Write out all the material exactly. Leave nothing out.

Given material
--------------------
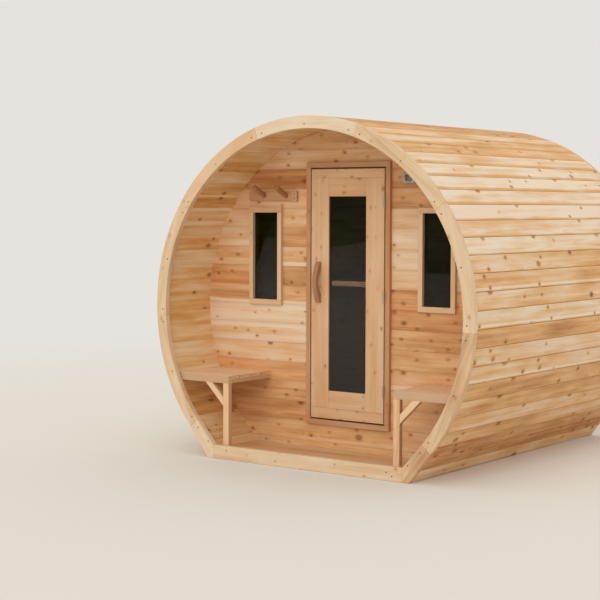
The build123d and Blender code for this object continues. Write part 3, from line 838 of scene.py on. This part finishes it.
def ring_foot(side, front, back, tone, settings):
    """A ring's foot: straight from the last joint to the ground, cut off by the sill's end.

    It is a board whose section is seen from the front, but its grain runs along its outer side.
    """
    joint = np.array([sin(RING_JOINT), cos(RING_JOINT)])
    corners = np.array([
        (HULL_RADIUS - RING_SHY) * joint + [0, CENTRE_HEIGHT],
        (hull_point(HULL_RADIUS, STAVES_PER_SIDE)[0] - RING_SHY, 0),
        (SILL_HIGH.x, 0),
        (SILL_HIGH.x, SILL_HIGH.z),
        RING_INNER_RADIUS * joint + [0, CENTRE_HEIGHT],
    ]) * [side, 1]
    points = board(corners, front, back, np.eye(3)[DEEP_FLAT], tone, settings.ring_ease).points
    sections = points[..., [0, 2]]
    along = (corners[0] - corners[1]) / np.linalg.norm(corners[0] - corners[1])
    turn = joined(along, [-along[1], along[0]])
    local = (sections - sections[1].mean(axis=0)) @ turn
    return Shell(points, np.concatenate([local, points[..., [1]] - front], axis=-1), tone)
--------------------
Correct result
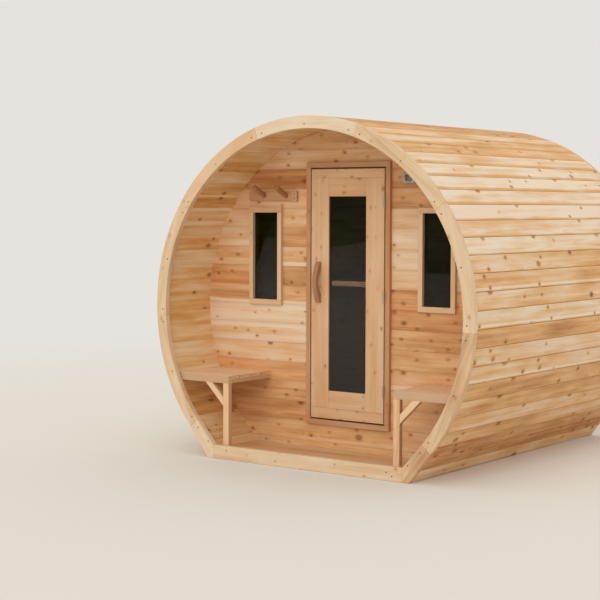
The build123d and Blender code for this object continues. Write part 3, from line 838 of scene.py on. This part finishes it.
def ring_foot(side, front, back, tone, settings):
    """A ring's foot: straight from the last joint to the ground, cut off by the sill's end.

    It is a board whose section is seen from the front, but its grain runs along its outer side.
    """
    joint = np.array([sin(RING_JOINT), cos(RING_JOINT)])
    corners = np.array([
        (HULL_RADIUS - RING_SHY) * joint + [0, CENTRE_HEIGHT],
        (hull_point(HULL_RADIUS, STAVES_PER_SIDE)[0] - RING_SHY, 0),
        (SILL_HIGH.x, 0),
        (SILL_HIGH.x, SILL_HIGH.z),
        RING_INNER_RADIUS * joint + [0, CENTRE_HEIGHT],
    ]) * [side, 1]
    points = board(corners, front, back, np.eye(3)[DEEP_FLAT], tone, settings.ring_ease).points
    sections = points[..., [0, 2]]
    along = (corners[0] - corners[1]) / np.linalg.norm(corners[0] - corners[1])
    turn = joined(along, [-along[1], along[0]])
    local = (sections - sections[1].mean(axis=0)) @ turn
    return Shell(points, np.concatenate([local, points[..., [1]] - front], axis=-1), tone)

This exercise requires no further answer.